Let us revert to the plight of these two states. Both Baluchistan and Kashmir have different tale to tell. Financially Kashmir is a big drain on Indian resources. To maintain its troops and to develop roads, canals, power projects etc. India spends billions of rupees on Kashmir. There is hardly any revenue from the state worth the name. On the other hand Pakistan exploits Baluchistan which is rich in oil, gold, uranium and natural gas. Baluchistan has hardly any share in oil royalty. Its literacy rate is the lowest in Pakistan with women literacy just one per sent after 62 years. The only shade a traveller gets on the Baluch highway during sizzling heat is from the electric poles. The largest Pakistan province offers no employment opportunities forcing its people to migrate to neighbouring Iran or Sindh. Baluchi carpet-makers are famous world over like the silk sari-makers of old Dhaka. But they migrated to neighbouring (Soviet) Turkemenistan to eke out a living.
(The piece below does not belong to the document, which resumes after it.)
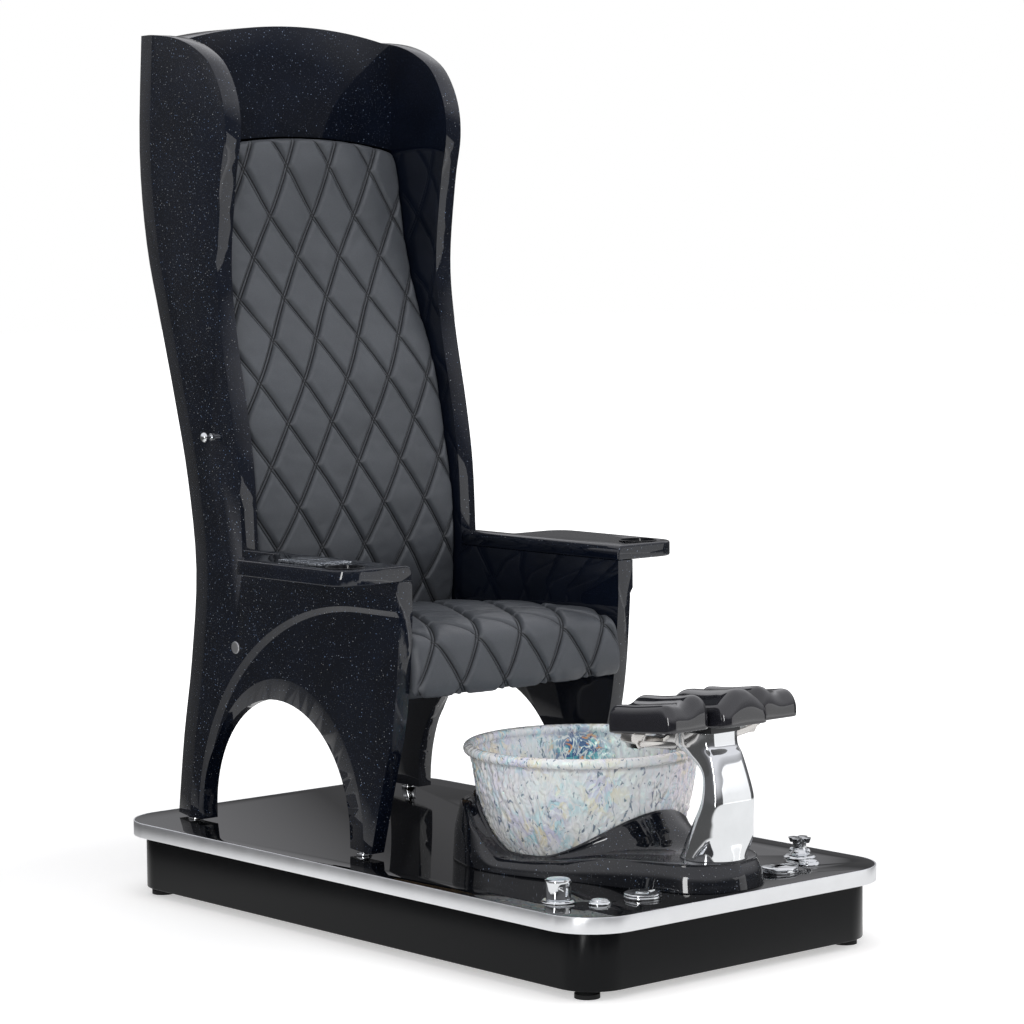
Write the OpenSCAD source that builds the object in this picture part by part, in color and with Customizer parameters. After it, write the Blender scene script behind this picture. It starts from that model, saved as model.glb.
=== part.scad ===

Now the issue before the human rights activists of India is should they not agitate on world fora the demand of Baluch people for basic rights, suppressed for long by the Military and civil governments of Pakistan? The Baluch saga resembles the Irish saga of fight for freedom from British imperialism. Both suffered untold human misery in the long annals of history. A secular India must take up the Baluch cause not as a retort to the fanatic Pakistani campaign for Kashmiri Muslims at every international forum. Indian troops in Kashmir are defenders against Pakistani marauders. But Pakistan Air Force and troops are in Baluchistan to enslave the people, who are sturdy freedom-lovers. It is here that Dr Manmohan Singh should be thanked by every defender of human rights for internationalising the Baluch issue, unwittingly, or in spite of himself.